Given problem:
Return exactly the lines that run from the beginning through the line containing "The wearer's right", both included, and no others.

━━ Data section ━━

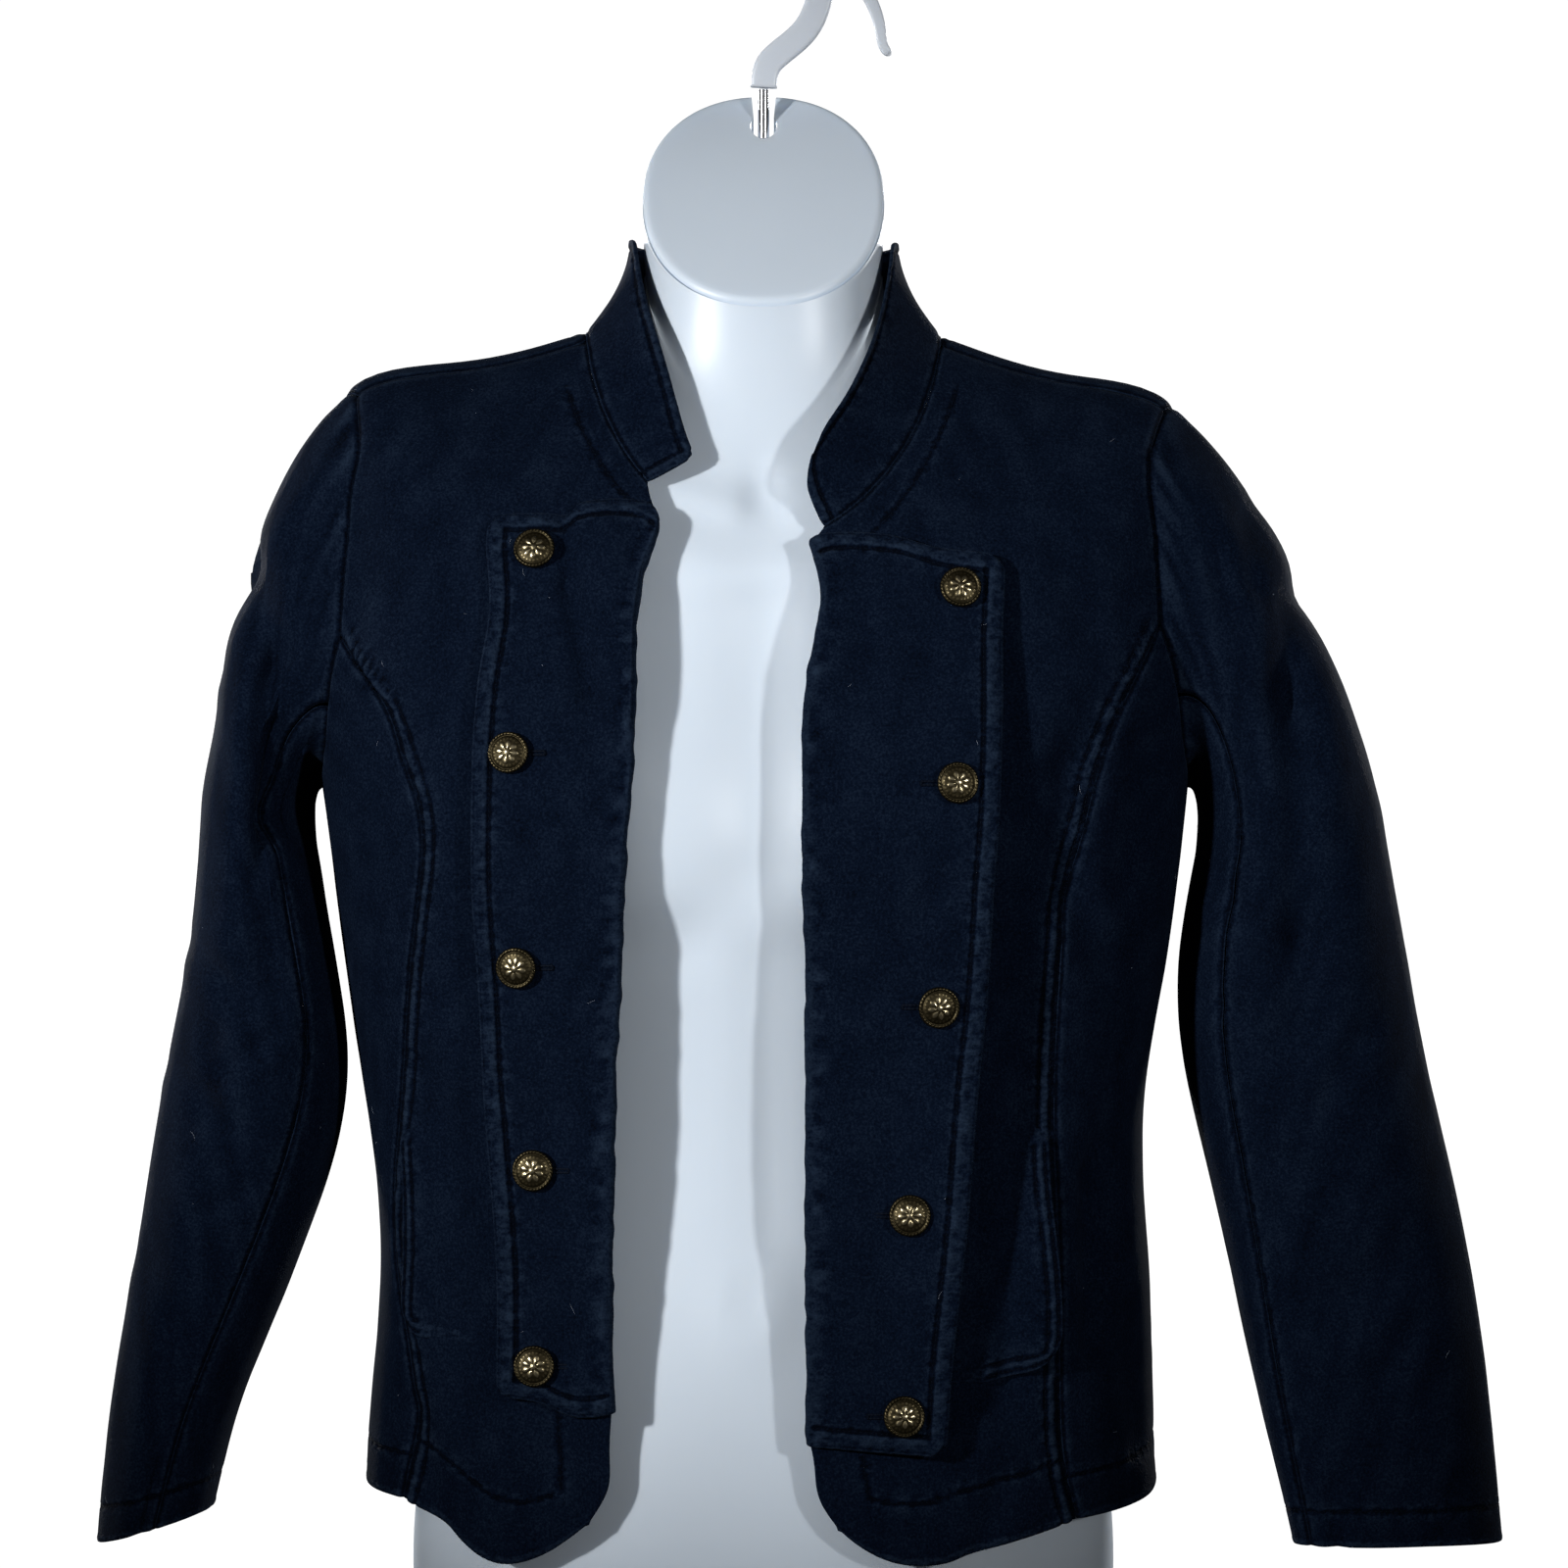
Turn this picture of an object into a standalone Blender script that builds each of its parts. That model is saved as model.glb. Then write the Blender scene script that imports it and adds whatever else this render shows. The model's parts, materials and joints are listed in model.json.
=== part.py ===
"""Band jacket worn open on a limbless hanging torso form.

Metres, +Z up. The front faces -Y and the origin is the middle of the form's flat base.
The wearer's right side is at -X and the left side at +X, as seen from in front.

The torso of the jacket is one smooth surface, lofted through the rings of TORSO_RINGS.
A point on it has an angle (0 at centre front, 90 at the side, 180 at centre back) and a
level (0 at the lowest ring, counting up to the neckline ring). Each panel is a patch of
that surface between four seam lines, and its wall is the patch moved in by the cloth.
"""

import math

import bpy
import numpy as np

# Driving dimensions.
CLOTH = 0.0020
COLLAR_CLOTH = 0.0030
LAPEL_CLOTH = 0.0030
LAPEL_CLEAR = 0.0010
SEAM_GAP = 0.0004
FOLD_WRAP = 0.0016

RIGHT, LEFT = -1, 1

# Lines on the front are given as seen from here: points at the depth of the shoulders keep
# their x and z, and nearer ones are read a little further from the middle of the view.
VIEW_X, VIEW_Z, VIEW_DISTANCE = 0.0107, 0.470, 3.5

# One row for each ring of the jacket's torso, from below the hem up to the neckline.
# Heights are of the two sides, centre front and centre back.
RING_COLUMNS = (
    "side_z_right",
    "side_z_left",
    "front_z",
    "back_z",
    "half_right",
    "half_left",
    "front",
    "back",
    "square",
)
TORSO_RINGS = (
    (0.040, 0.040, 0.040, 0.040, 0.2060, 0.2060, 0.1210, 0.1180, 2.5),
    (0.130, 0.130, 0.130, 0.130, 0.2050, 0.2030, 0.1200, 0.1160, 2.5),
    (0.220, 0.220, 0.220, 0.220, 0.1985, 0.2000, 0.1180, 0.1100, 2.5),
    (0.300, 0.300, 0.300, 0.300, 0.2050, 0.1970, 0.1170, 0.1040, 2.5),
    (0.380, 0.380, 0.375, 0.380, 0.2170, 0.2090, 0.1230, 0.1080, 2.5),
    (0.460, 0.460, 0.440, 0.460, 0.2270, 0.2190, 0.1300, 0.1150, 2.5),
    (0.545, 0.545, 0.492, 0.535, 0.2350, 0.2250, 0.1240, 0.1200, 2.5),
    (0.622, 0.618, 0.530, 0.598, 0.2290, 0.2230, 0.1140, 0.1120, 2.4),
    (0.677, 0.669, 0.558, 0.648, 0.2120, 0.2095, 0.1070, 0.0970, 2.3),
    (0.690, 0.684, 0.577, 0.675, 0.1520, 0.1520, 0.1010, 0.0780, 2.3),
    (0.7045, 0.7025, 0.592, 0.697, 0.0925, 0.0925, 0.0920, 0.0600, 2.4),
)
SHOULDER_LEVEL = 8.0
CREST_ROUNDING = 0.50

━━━

Response to the exercise:
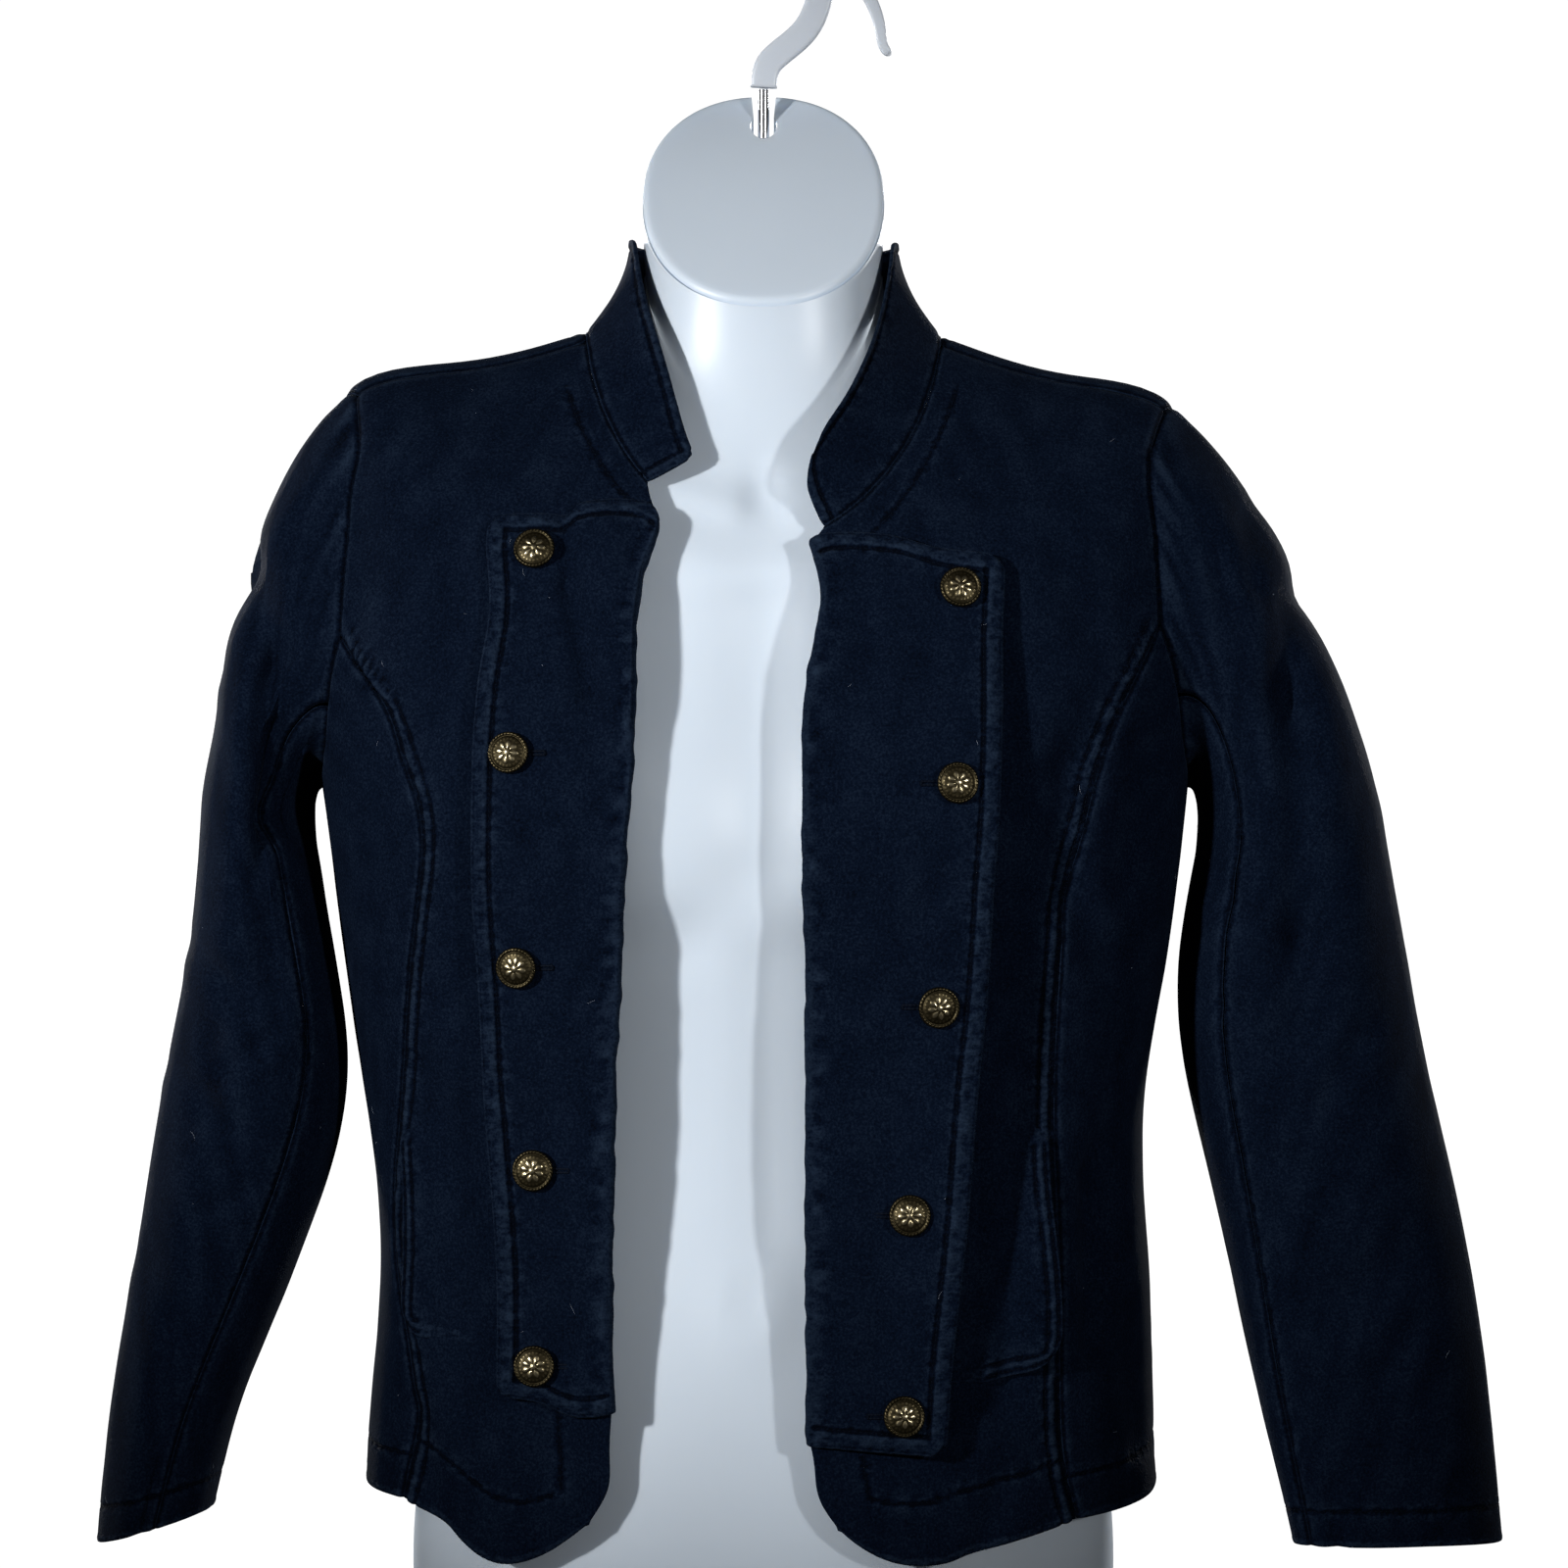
Turn this picture of an object into a standalone Blender script that builds each of its parts. That model is saved as model.glb. Then write the Blender scene script that imports it and adds whatever else this render shows. The model's parts, materials and joints are listed in model.json.
=== part.py ===
"""Band jacket worn open on a limbless hanging torso form.

Metres, +Z up. The front faces -Y and the origin is the middle of the form's flat base.
The wearer's right side is at -X and the left side at +X, as seen from in front.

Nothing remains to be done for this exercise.